◆ Information supplied
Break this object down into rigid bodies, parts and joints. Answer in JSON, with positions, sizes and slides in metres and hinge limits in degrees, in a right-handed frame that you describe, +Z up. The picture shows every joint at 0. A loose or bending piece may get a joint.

...

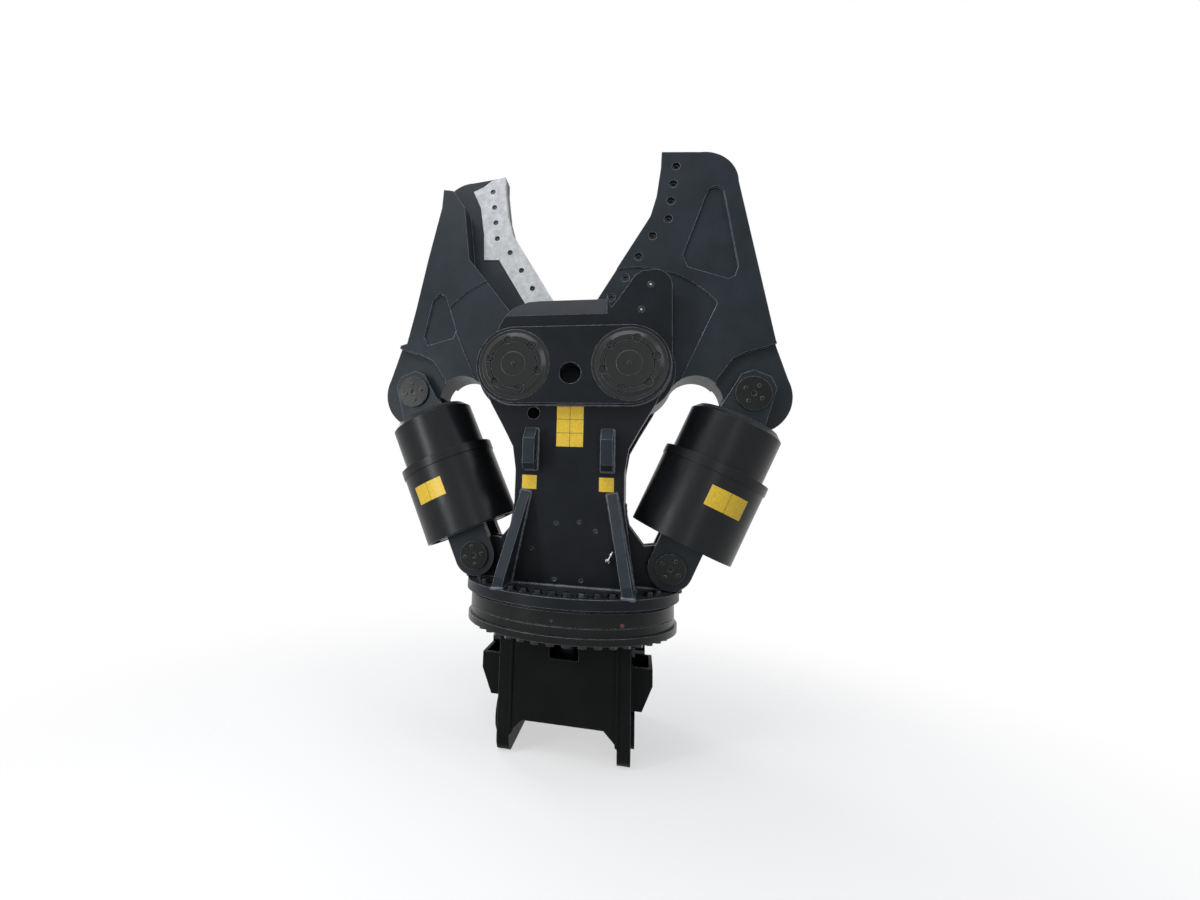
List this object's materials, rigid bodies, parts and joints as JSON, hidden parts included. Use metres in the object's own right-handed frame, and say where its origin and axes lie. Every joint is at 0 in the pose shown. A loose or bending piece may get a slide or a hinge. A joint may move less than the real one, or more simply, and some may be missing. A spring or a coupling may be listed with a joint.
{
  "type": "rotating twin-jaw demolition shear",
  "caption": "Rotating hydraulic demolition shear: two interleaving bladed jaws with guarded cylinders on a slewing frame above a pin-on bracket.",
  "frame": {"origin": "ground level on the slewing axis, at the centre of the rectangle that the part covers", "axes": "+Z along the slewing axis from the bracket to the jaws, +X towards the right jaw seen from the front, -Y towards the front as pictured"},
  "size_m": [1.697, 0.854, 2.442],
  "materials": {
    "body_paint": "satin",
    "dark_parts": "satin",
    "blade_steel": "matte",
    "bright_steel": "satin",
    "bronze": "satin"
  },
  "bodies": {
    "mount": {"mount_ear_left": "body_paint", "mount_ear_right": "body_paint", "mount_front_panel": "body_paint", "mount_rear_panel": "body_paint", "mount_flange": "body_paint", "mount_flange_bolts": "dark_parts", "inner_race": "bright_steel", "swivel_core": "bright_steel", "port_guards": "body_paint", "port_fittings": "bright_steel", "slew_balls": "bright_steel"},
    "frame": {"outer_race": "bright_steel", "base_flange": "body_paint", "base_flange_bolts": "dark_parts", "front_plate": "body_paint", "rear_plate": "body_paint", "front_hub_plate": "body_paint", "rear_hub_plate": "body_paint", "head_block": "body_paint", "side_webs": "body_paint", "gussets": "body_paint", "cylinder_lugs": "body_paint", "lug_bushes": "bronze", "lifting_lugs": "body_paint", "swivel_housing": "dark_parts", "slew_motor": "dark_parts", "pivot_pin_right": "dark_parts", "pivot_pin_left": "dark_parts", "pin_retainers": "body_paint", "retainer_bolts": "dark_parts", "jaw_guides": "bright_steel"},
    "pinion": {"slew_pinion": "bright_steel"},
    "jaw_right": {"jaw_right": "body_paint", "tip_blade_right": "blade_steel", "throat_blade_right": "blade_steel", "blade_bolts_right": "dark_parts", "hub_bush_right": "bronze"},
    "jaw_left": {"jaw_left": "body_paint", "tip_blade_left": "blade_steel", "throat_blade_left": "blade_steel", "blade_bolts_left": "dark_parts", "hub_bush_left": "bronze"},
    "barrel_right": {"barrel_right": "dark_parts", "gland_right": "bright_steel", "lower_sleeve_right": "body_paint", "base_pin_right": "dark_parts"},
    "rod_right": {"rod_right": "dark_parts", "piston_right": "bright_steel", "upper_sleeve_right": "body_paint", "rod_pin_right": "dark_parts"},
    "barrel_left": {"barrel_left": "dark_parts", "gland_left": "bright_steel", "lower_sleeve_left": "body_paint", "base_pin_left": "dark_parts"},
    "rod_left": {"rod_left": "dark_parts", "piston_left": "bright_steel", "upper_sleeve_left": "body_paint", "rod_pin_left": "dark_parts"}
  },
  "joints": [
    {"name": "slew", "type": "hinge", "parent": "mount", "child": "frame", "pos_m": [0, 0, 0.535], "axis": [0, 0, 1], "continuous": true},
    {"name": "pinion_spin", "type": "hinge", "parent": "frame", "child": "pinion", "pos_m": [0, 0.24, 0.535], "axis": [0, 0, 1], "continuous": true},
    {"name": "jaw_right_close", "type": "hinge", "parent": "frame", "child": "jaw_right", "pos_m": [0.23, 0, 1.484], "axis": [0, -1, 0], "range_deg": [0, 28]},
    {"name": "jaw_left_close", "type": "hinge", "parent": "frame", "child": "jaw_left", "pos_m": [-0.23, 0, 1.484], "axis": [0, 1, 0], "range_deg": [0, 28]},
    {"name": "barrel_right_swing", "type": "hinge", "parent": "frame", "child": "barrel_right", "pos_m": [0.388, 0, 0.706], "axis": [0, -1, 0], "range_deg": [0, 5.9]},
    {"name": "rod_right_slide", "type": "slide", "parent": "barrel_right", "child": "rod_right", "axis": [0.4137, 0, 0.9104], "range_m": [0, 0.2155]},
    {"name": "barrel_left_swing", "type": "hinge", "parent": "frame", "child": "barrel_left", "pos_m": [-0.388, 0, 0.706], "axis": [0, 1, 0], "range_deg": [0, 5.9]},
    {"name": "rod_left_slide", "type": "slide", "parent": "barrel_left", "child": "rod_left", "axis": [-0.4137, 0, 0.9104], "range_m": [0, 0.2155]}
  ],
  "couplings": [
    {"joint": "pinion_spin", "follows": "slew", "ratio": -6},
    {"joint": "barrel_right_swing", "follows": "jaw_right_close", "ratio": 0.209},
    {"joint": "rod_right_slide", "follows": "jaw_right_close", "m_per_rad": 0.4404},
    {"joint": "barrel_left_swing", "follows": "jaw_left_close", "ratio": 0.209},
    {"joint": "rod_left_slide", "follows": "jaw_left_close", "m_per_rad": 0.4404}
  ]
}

◆ What the exercise asks
Copy every line from the records above that contains the word "piece".

◆ Worked answer
Break this object down into rigid bodies, parts and joints. Answer in JSON, with positions, sizes and slides in metres and hinge limits in degrees, in a right-handed frame that you describe, +Z up. The picture shows every joint at 0. A loose or bending piece may get a joint.
List this object's materials, rigid bodies, parts and joints as JSON, hidden parts included. Use metres in the object's own right-handed frame, and say where its origin and axes lie. Every joint is at 0 in the pose shown. A loose or bending piece may get a slide or a hinge. A joint may move less than the real one, or more simply, and some may be missing. A spring or a coupling may be listed with a joint.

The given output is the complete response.